Earlier in his career he aimed to shock: we see him in beauty pageant drag, singing an exaggerated “God Bless America” in American Dream, 1995 in a performance that includes “a phantasmagoric patchwork of terror and display.” You will have to see it to know what this means!
In addition to confronting bourgeois race and gender clichés, Bryd rewrote classics. In his Harlem Nutcracker, 1997, Clara now an African American matriarch, welcomes her well-to-do family for Kwanzaa and Christmas in Harlem. The choreography parodies traditional ballet while it also celebrates African American dance traditions. Another even bolder retelling is The Minstrel Show, Revisited, 2016: it confronts us with the ongoing existence of the racist blackface.
At the center of the exhibition at the Frye is a gallery with four large walls filled with A CRUEL NEW WORLD/the new normal, 2013. Performed in the orange jump suits worn by prisoners and detainees, and inside a hurricane fence, with an American Flag falling on the ground, it explores, through extreme movements, the anguish of being trapped with no way out.
Also included are excerpts from the WOKENESS festival last fall that featured intense performances by his extraordinary dancers on lynching and the killing of African American men.
Finally, don’t miss Donald Byrd performing Sweltering Son only two years ago!
Part II: “Immigration: South Asian Perspectives”
In this era of prejudice toward immigrants, we cannot be reminded often enough of the huge contributions that all immigrants make to the US.
Enter the Museum of History and Industry (MOHAI)’s new exhibition “Beyond Bollywood: Indian Americans Shape the Nation.” (Nov 2–Jan 26).
The exhibition spans from the early twentieth century to the present with events that sometimes parallel the experiences of other ethnic groups, such as Indian American farmers making good from nothing and mobs driving them out, as happened to the Sikhs in Bellingham in 1907.
Photo No. 2 Installation view, “Beyond Bollywood”, photo by Susan Platt
The Smithsonian organized the exhibition, but Dr. Amy Bhatt, co-author of Roots and Reflections: South Asians in the Pacific Northwest provided a Northwest component. I found it more compelling, perhaps because I personally knew some of the people featured such as Farah Nousheen from the radical cultural group TASVEER. I have been friends with her since the aftermath of 9/11 when she made her first film on prejudice against Muslims. Don’t miss her articulate interview.
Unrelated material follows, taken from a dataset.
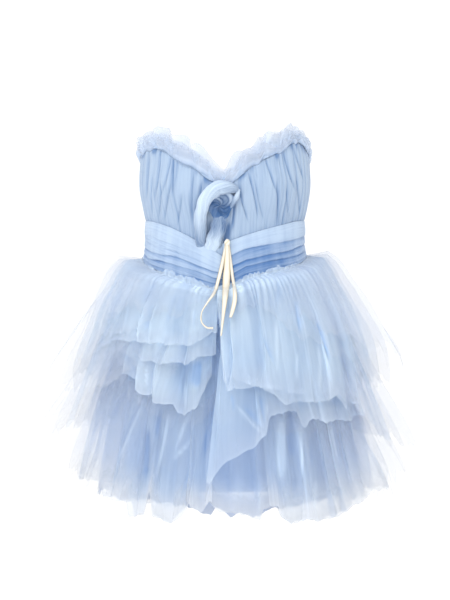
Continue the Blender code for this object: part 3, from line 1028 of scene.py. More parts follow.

Highlighting the press preview and the exhibition itself were ways to don saris through complex manipulations of huge lengths of fabric. The stunning silks created a dramatic accent near the beginning of the exhibition, and we learned that each pattern contains stories. You can learn more about this in the MOHAI program “Sari Stories,” on December 15.
Other segments featured tech, engineering, food, film, dance and music. On December 3, MOHAI screens Vellai Pookai, a Tamil language movie thriller set in the Northwest at 630 and followed by a conversation with the director. Vivek Elangovan.
Another not to miss program is Dancing Peacock Puppet Theater, Saturday December 21 from 2:30pm.
I want to honor here the impressive Vic Bhatia, who died in 2003. Bhatia helped to create and run the Honors Program at Washington State University from 1964 to 1993. He also was the director of International Education. Hundreds of students from all over the world have been deeply impacted by these two programs.
I wish the programming also included readings from some of the amazing local authors of South Asian descent such as Indu Sundaresan and Sonora Jha, to name only two.
But I was particularly happy to see the emphasis on activism and politics in the last part of the exhibition. How fitting that our District 3 representative Kshama Sawant pulled off her election while this exhibition was going on!